Andy concludes by admitting his bias, but insists that he is "biased...toward the actual record, not the spin; biased toward a president who has conducted himself with grace and calm under incredible pressure, who has had to manage crises not seen since the Second World War and the Depression, and who as yet has not had a single significant scandal to his name." I'm not sure what Sullivan considers "spin," but as I have made abundantly clear in this and other posts, I disagree that President Obama "has conducted himself with grace and calm". Similarly, I'm not sure what Andy considers a crisis, but I don't think the challenges this president has faced (to the extent they were not of his own making) were/are greater than anything seen since the 1940s. Is Sullivan not familiar with the Cuban Missile Crisis, when the U.S. sat on the brink of a nuclear war with the U.S.S.R. for nearly two weeks? Did he forget about 9/11? Also, at what point does a scandal become "significant" in his mind? Evidently, Fast & Furious, Solyndra and the revelations of corruption within the Justice Department under Attorney General Holder don't qualify.

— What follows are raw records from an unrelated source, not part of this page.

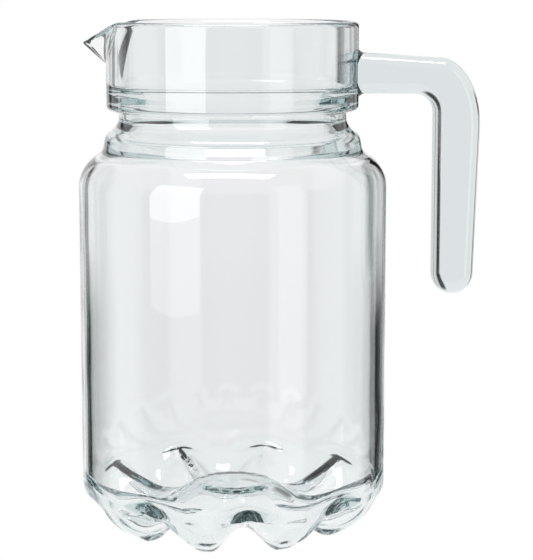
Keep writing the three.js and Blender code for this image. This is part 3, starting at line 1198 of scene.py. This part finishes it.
@dataclass
class Studio:
    """A white table and room, with cards around it and soft windows in front.

    The three rises say between which slopes of a look, as the sine of its angle, the room
    goes over from the table to the low cards, to the high cards and to the light above.
    """

    stack: Stack
    floor_radius: float = 118.0
    floor_gap: float = 0.3
    floor_sides: int = 96
    table_rise: tuple[float, float] = (-0.30, -0.26)
    card_rise: tuple[float, float] = (-0.18, -0.12)
    top_rise: tuple[float, float] = (0.2, 0.45)
    top_light: tuple[float, float, float] = (1.0, 0.98, 0.98)
    table_light: tuple[float, float, float] = (0.98, 0.96, 0.96)
    lamp_tone: tuple[float, float, float] = (1.0, 0.98, 0.98)
    camera_right: float = 59.01
    camera_back: float = 763.79
    camera_height: float = 215.7
    camera_pitch: float = 8.706
    camera_turn: float = 3.434
    lens: float = 126.42
    sensor: float = 36.0
    nearest: float = 0.01
    glass_bounces: int = 24
    mirror_bounces: int = 16

    def floor(self) -> bpy.types.Object:
        """Lays the round white floor under the jug.

        Returns:
            The floor.
        """
        mesh = bmesh.new()
        bmesh.ops.create_circle(
            mesh, cap_ends=True, segments=self.floor_sides, radius=self.floor_radius
        )
        bmesh.ops.translate(mesh, verts=mesh.verts[:], vec=(0.0, 0.0, -self.floor_gap))
        floor = finished(mesh, "floor", self.stack.axis_x)
        floor.data.materials.append(FloorPaint().make())
        return floor

    def around(
        self,
        tree: bpy.types.NodeTree,
        east: bpy.types.NodeSocket,
        north: bpy.types.NodeSocket,
        rise: bpy.types.NodeSocket,
    ) -> bpy.types.NodeSocket:
        """Stands both rows of cards around the jug.

        Args:
            tree: The node tree of the room.
            east: The look's share along X.
            north: The look's share along Y.
            rise: The look's share along Z.

        Returns:
            The light of the cards in that direction.
        """
        nodes, links = tree.nodes, tree.links
        angle = nodes.new("ShaderNodeMath")
        angle.operation = "ARCTAN2"
        links.new(east, angle.inputs[0])
        links.new(north, angle.inputs[1])
        bearing = nodes.new("ShaderNodeMapRange")
        links.new(angle.outputs["Value"], bearing.inputs["Value"])
        bearing.inputs["From Min"].default_value = -math.pi
        bearing.inputs["From Max"].default_value = math.pi
        high = HIGH_CARDS.ramp(tree, bearing.outputs["Result"])
        low = LOW_CARDS.ramp(tree, bearing.outputs["Result"])
        tone = nodes.new("ShaderNodeMix")
        tone.data_type = "RGBA"
        tone.blend_type = "MULTIPLY"
        tone.inputs["Factor"].default_value = 1.0
        tone.inputs["B"].default_value = (*self.lamp_tone, 1.0)
        links.new(self.blend(tree, rise, self.card_rise, low, high), tone.inputs["A"])
        return tone.outputs["Result"]

    def plain(
        self, tree: bpy.types.NodeTree, tone: tuple[float, float, float]
    ) -> bpy.types.NodeSocket:
        """Adds an even light to a node tree.

        Args:
            tree: The node tree of the room.
            tone: The light's red, green and blue.

        Returns:
            The light.
        """
        node = tree.nodes.new("ShaderNodeRGB")
        node.outputs["Color"].default_value = (*tone, 1.0)
        return node.outputs["Color"]

    def room(self) -> None:
        """Makes the room: white to look at, and lit by its cards."""
        world = bpy.data.worlds.new("white_room")
        bpy.context.scene.world = world
        world.use_nodes = True
        tree = world.node_tree
        nodes, links = tree.nodes, tree.links
        nodes.clear()
        place = nodes.new("ShaderNodeTexCoord")
        split = nodes.new("ShaderNodeSeparateXYZ")
        links.new(place.outputs["Generated"], split.inputs["Vector"])
        rise = split.outputs["Z"]
        cards = self.around(tree, split.outputs["X"], split.outputs["Y"], rise)
        table = self.plain(tree, self.table_light)
        above = self.plain(tree, self.top_light)
        sides = self.blend(tree, rise, self.table_rise, table, cards)
        light = nodes.new("ShaderNodeBackground")
        links.new(self.blend(tree, rise, self.top_rise, sides, above), light.inputs["Color"])
        white = nodes.new("ShaderNodeBackground")
        white.inputs["Color"].default_value = (1.0, 1.0, 1.0, 1.0)
        seen = nodes.new("ShaderNodeLightPath")
        choose = nodes.new("ShaderNodeMixShader")
        output = nodes.new("ShaderNodeOutputWorld")
        links.new(seen.outputs["Is Camera Ray"], choose.inputs["Fac"])
        links.new(light.outputs["Background"], choose.inputs[1])
        links.new(white.outputs["Background"], choose.inputs[2])
        links.new(choose.outputs["Shader"], output.inputs["Surface"])

    def blend(
        self,
        tree: bpy.types.NodeTree,
        height: bpy.types.NodeSocket,
        limits: tuple[float, float],
        low: bpy.types.NodeSocket,
        high: bpy.types.NodeSocket,
    ) -> bpy.types.NodeSocket:
        """Goes from one light to another as the look rises.

        Args:
            tree: The node tree of the room.
            height: The rise of the look, from -1 to 1.
            limits: Where the change starts and ends.
            low: The light under the first limit.
            high: The light over the second.

        Returns:
            The blended light.
        """
        share = tree.nodes.new("ShaderNodeMapRange")
        share.interpolation_type = "SMOOTHSTEP"
        tree.links.new(height, share.inputs["Value"])
        share.inputs["From Min"].default_value = limits[0]
        share.inputs["From Max"].default_value = limits[1]
        mix = tree.nodes.new("ShaderNodeMix")
        mix.data_type = "RGBA"
        tree.links.new(share.outputs["Result"], mix.inputs["Factor"])
        tree.links.new(low, mix.inputs["A"])
        tree.links.new(high, mix.inputs["B"])
        return mix.outputs["Result"]

    def hang(self, window: SoftWindow) -> bpy.types.Object:
        """Hangs one soft window, turned to the jug.

        Args:
            window: The window's sizes and place.

        Returns:
            The light.
        """
        lamp = bpy.data.lights.new(window.name, "AREA")
        lamp.shape = "RECTANGLE"
        lamp.size = window.width * MM
        lamp.size_y = window.height * MM
        lamp.energy = window.power
        light = bpy.data.objects.new(window.name, lamp)
        bpy.context.scene.collection.objects.link(light)
        bearing = math.radians(window.bearing)
        place = Vector((math.sin(bearing), -math.cos(bearing), 0.0)) * window.distance
        place += Vector((self.stack.axis_x, 0.0, window.lift))
        light.location = place * MM
        light.rotation_euler = (math.radians(90 - window.tip), 0.0, bearing)
        light.visible_camera = False
        light.visible_transmission = False
        return light

    def camera(self) -> bpy.types.Object:
        """Stands the camera in front of the jug, a little above its rim.

        Returns:
            The camera.
        """
        lens = bpy.data.cameras.new("camera")
        lens.lens = self.lens
        lens.sensor_width = self.sensor
        lens.sensor_fit = "AUTO"
        lens.clip_start = self.nearest
        camera = bpy.data.objects.new("camera", lens)
        bpy.context.scene.collection.objects.link(camera)
        place = Vector(
            (self.stack.axis_x + self.camera_right, -self.camera_back, self.camera_height)
        )
        camera.location = place * MM
        camera.rotation_euler = (
            math.radians(90 - self.camera_pitch),
            0.0,
            math.radians(self.camera_turn),
        )
        bpy.context.scene.camera = camera
        return camera

    def build(self) -> None:
        """Sets the room, the floor, the windows and the camera."""
        scene = bpy.context.scene
        scene.view_settings.view_transform = "Standard"
        scene.cycles.max_bounces = self.glass_bounces
        scene.cycles.transmission_bounces = self.glass_bounces
        scene.cycles.glossy_bounces = self.mirror_bounces
        self.camera()
        self.room()
        self.floor()
        for window in WINDOWS:
            self.hang(window)


def main() -> None:
    """Builds the studio and the jug."""
    logging.basicConfig(level=logging.INFO, format="%(name)s: %(message)s")
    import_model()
    stack = Stack.from_frame()
    log.info("sizes from the frame: %s", stack)
    Studio(stack).build()
    piece = Jug(stack).build()
    log.info("%s: %d faces", piece.name, len(piece.data.polygons))


if __name__ == "__main__":
    main()
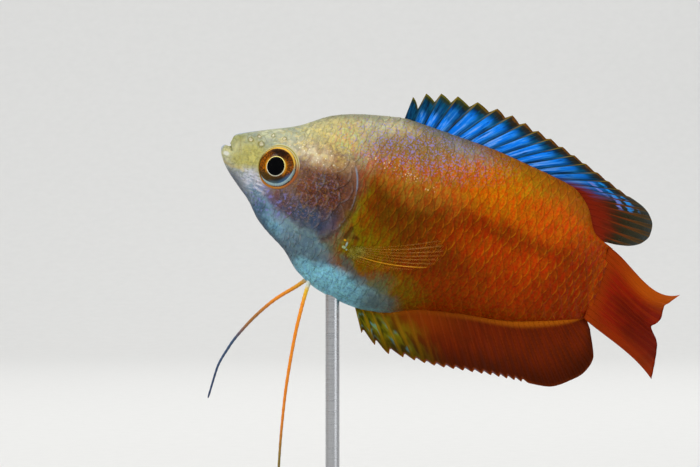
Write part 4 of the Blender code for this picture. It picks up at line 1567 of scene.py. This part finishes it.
def fin_piece(name, table, middle, thickness, material, slot, node_name):
    """A closed thin sheet round the fin's middle surface, which replaces a node of the frame."""
    ray, share = np.meshgrid(ray_columns(table), np.linspace(0, 1, FIN_LEVELS), indexing="ij")
    places = middle(ray, share)
    half = thickness(ray, share)
    out = np.zeros_like(places)
    out[..., 2] = half
    count = ray.size
    flat = np.concatenate([(places + out).reshape(-1, 3), (places - out).reshape(-1, 3)])
    grid = np.arange(count).reshape(ray.shape)
    edge = np.concatenate([grid[:-1, 0], grid[-1, :-1], grid[:0:-1, -1], grid[0, :0:-1]])
    after = np.roll(edge, -1)
    sides = joined(edge, edge + count, after + count, after)
    sheet = grid_faces(*ray.shape)
    faces = facing_out(flat, np.concatenate([sheet, sheet[:, ::-1] + count, sides[:, ::-1]]))
    own = joined(ray, share, np.zeros_like(ray)).reshape(-1, 3)
    piece = make_piece(name, flat, faces, material, slot=slot, ray=np.concatenate([own, own]))
    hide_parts(node_name)


print("columns between two rays:", len(RAY_SAMPLES))

# %% [markdown]
# ## Painting along the rays
#
# The paint of a fin asks two things: how near a ray a place is, and how far along it. Noise that is
# stretched along the rays gives streaks. The red fins share their last step, a satin gleam and a fine grain
# that follow those streaks.

# %% Paint helpers for fins
RED_FIN = {"Roughness": 0.45, "Specular_IOR_Level": 0.03, "Coat_Weight": 0.02, "Coat_Roughness": 0.2}


def web_finish(name, **gloss):
    """A fin's material, put on the bench, its shader, and the ray and share of the ray at each point."""
    material, shader = new_finish(name, **gloss)
    ray, share, _ = parts_of(read("ray"))
    return material, shader, ray, share


def off_ray(ray):
    """How far a place is from its nearest ray, from 0 on the ray to 0.5 halfway to the next."""
    return calc("PINGPONG", ray, 0.5)


def streaked(ray, share, across, length, detail=2, rough=0.5):
    """Noise in streaks along the rays: how many there are to a ray across, and how many down its length."""
    seat = node("CombineXYZ", {0: times(ray, across), 1: times(share, length), 2: 0})[0]
    return speckle(seat, 1, detail, rough)


def red_ground(ray, share, deep, light, patches, clouded):
    """Streaks of two reds along the rays with darker clouds over them, and the streaks' own pattern."""
    streaks = streaked(ray, share, 5, 2.4, 3, 0.6)
    return blend(patches, blend(fade(streaks, 0.3, 0.7), deep, light), clouded), streaks


def feed_red_fin(shader, colour, streaks):
    """Joins a red fin's colour, with the gleam and grain that follow its streaks."""
    gleam = fade(streaks, 0.4, 0.7, 0.1, 0.3)
    feed(shader, Base_Color=colour, Metallic=gleam, Normal=relief(streaks, 0.00005, 0.5))


print("gloss of the red fins:", RED_FIN)

# %% [markdown]
# ## The dorsal fin
#
# Sixteen spines and nine soft rays stand on the back. Each row of the table is a ray: its number, where its
# root is along the back, and where its tip is, along and up. Smooth lines fill in the rays between. The web
# billows a little to either side, as wet skin between rods does.

# %% Shape of the dorsal fin
DORSAL_RAYS = (
    (0, 23, 23.1, 16), (1, 24.4, 24.7, 17.1), (3, 27.5, 29.1, 18.25), (5, 30.8, 35, 18.5),
    (8, 35.9, 41.6, 17.5), (12, 42.6, 49.7, 15.4), (15, 47.4, 55.6, 13.6), (18, 50.4, 60.3, 12.2),
    (20, 51.8, 62, 10.2), (21, 52.5, 62.1, 9), (22, 53.2, 61.4, 7.6), (23, 54, 59.7, 6.5),
    (24, 55.2, 57.8, 6),
)
DORSAL_SPINES = 16
ROOT_SUNK = 0.5  # mm that a fin's root lies under the back or belly line


def median_fin(rows, spines, notch, deepest, roundness, line, sunk):
    """The middle surface of a fin that stands on the back or belly line."""
    root_along, tip_along, tip_up = (smooth_line(rows, k) for k in (1, 2, 3))

    def middle(ray, share):
        length = share * saw_edge(ray, spines, notch, deepest, roundness)
        root = joined(root_along(ray), line(root_along(ray)) + sunk)
        tip = joined(tip_along(ray), tip_up(ray))
        flat = root + (tip - root) * length[..., None]
        billow = 0.10 * np.sin(2 * np.pi * (ray - 0.1)) * share + 0.12 * np.sin(ray * 0.7) * share ** 2
        return joined(flat[..., 0], flat[..., 1], billow)

    return middle


def dorsal_notch(ray):
    """How deep the saw edge is cut behind each spine, as a share of the spine: deepest at the front."""
    return 0.32 * np.exp(-ray / 0.6) + 0.17 * np.exp(-((ray / 6) ** 2)) + 0.035


def dorsal_thickness(ray, share):
    """Spines at the front, thinner forked rays behind."""
    radius = 0.15 - 0.04 * step(ray, 14, 20)
    return rod_profile(ray, share, 1.35, radius, 0.06, WEB_HALF, DORSAL_SPINES - 0.5)


dorsal_middle = median_fin(DORSAL_RAYS, DORSAL_SPINES, dorsal_notch, 0.88, 1.1, back, -ROOT_SUNK)
print("longest dorsal spine tip at", max(row[3] for row in DORSAL_RAYS), "mm up")

# %% [markdown]
# ## Paint of the dorsal fin
#
# The webs shine blue: one long streak in each, over a dark teal ground, with horn-coloured spines between
# and a rusty fringe along the saw edge. In the first webs only the foot is blue. Behind, the streaks break
# up. Noise along the rays does all this better than an image would, as it has no pixels to show.

# %% Blue webs and rusty fringe


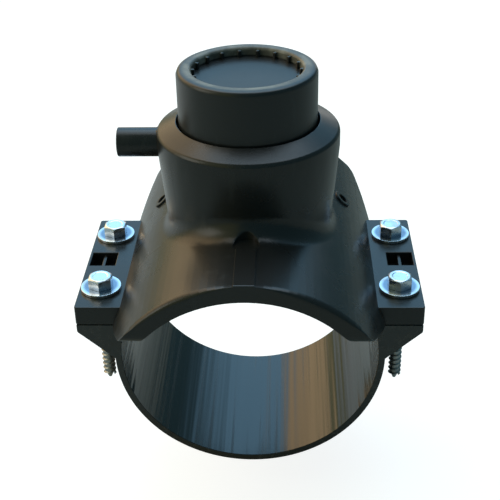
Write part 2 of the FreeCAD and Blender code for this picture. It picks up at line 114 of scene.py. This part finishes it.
class Shading:
    """A node tree, and the methods that add nodes to it."""

    def __init__(self, tree):
        self.tree = tree

    def feed(self, node, sockets):
        for key, value in sockets.items():
            if isinstance(value, Value):
                self.tree.links.new(value.socket, node.inputs[key])
            else:
                node.inputs[key].default_value = value

    def node(self, kind, settings=None, sockets=None, output=0):
        """Any node: its settings are set first, then the values or links of its sockets."""
        node = self.tree.nodes.new(kind)
        for name, value in (settings or {}).items():
            setattr(node, name, value)
        self.feed(node, sockets or {})
        return Value(self, node.outputs[output])

    def ramp(self, factor, low, high):
        """The factor's stretch from low to high, spread smoothly over 0 to 1."""
        return self.node("ShaderNodeMapRange", {"interpolation_type": "SMOOTHSTEP"},
                         {"Value": factor, "From Min": low, "From Max": high})

    def mix(self, factor, first, second):
        """A colour between two others."""
        return self.node("ShaderNodeMix", {"data_type": "RGBA"}, {0: factor, 6: first, 7: second}, output=2)

    def noise(self, place, scale, detail):
        """A cloudy pattern, with so many lumps to the metre."""
        return self.node("ShaderNodeTexNoise", {}, {"Vector": place, "Scale": scale, "Detail": detail})

    def coordinate(self, place, axis):
        """A place's X, Y or Z."""
        return self.node("ShaderNodeSeparateXYZ", {}, {0: place}, output=axis)


class Finish(Shading):
    """A material with one Principled shader."""

    def __init__(self, name):
        self.material = bpy.data.materials.new(name)
        self.material.use_nodes = True
        super().__init__(self.material.node_tree)
        self.shader = self.tree.nodes["Principled BSDF"]

    def place(self, stretch=(1, 1, 1)):
        """Object coordinates in metres, stretched where a pattern runs one way."""
        here = self.node("ShaderNodeTexCoord", output=3)
        return self.node("ShaderNodeMapping", {}, {"Vector": here, "Scale": stretch})

    def bump(self, height, distance, strength, normal=None):
        sockets = {"Height": height, "Distance": distance, "Strength": strength}
        if normal is not None:
            sockets["Normal"] = normal
        return self.node("ShaderNodeBump", {}, sockets)


def shaded(colour, share):
    """A colour, darker or paler by a share."""
    return tuple(share * part for part in colour[:3]) + (1,)


def moulded_plastic(name, colour, gloss, grain, scuffing, dust_and_sheen=None):
    """Black polyethylene: a satin skin with faint flow marks, pale scuffs, and a pale grey of dust and
    painted sheen where its caller's mask says.
    """
    finish = Finish(name)
    flow = finish.noise(finish.place(), FLOW_SCALE, 5)
    pores = finish.noise(finish.place(), PORE_SCALE, 2)
    scratches = finish.noise(finish.place((1, 1, 0.25)), SCUFF_SCALE, 8)
    scuff = finish.ramp(scratches, 0.60, 0.78) * scuffing
    skin = finish.mix(scuff, colour, shaded(colour, 3.2))
    roughness = (flow - 0.5) * 0.22 + gloss + scuff * 0.25
    if dust_and_sheen:
        # Dust and painted sheen: the mask's places turn pale grey and a little rougher.
        dust_and_sheen_mask = dust_and_sheen(finish)
        skin = finish.mix(dust_and_sheen_mask, skin, DUST_AND_SHEEN_GREY)
        roughness = roughness + dust_and_sheen_mask * 0.2
    finish.feed(finish.shader, {
        "Base Color": skin,
        "Roughness": roughness,
        "Normal": finish.bump(pores, grain, 0.5, finish.bump(flow, 12 * grain, 0.25)),
    })
    return finish.material


def paint(piece, material):
    piece.data.materials.clear()
    piece.data.materials.append(material)


def select_only(piece):
    bpy.ops.object.select_all(action="DESELECT")
    piece.select_set(True)
    bpy.context.view_layer.objects.active = piece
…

I am sure that Andrew Sullivan wants to see President Obama re-elected. He may even believe everything he wrote in this article (in which case, I'm surprised that he has the intellectual capacity to churn out such prose), but his failure--whether it was a concious refusal or just an inability--to base his case for returning this president to office in reality makes me think he knows that the truth is not on Obama's side, and his re-election hopes depend on surrogates like Sullivan disseminating their specious sophistry into our political discourse in the hopes of drowning out cogent arguments to the contrary. Then again, he may just have written this in the hopes of provoking guys like me so that our energy would be redirected from campaigning to replace Obama with someone who will actually know what he's doing, in which case I consider myself PUNK'D.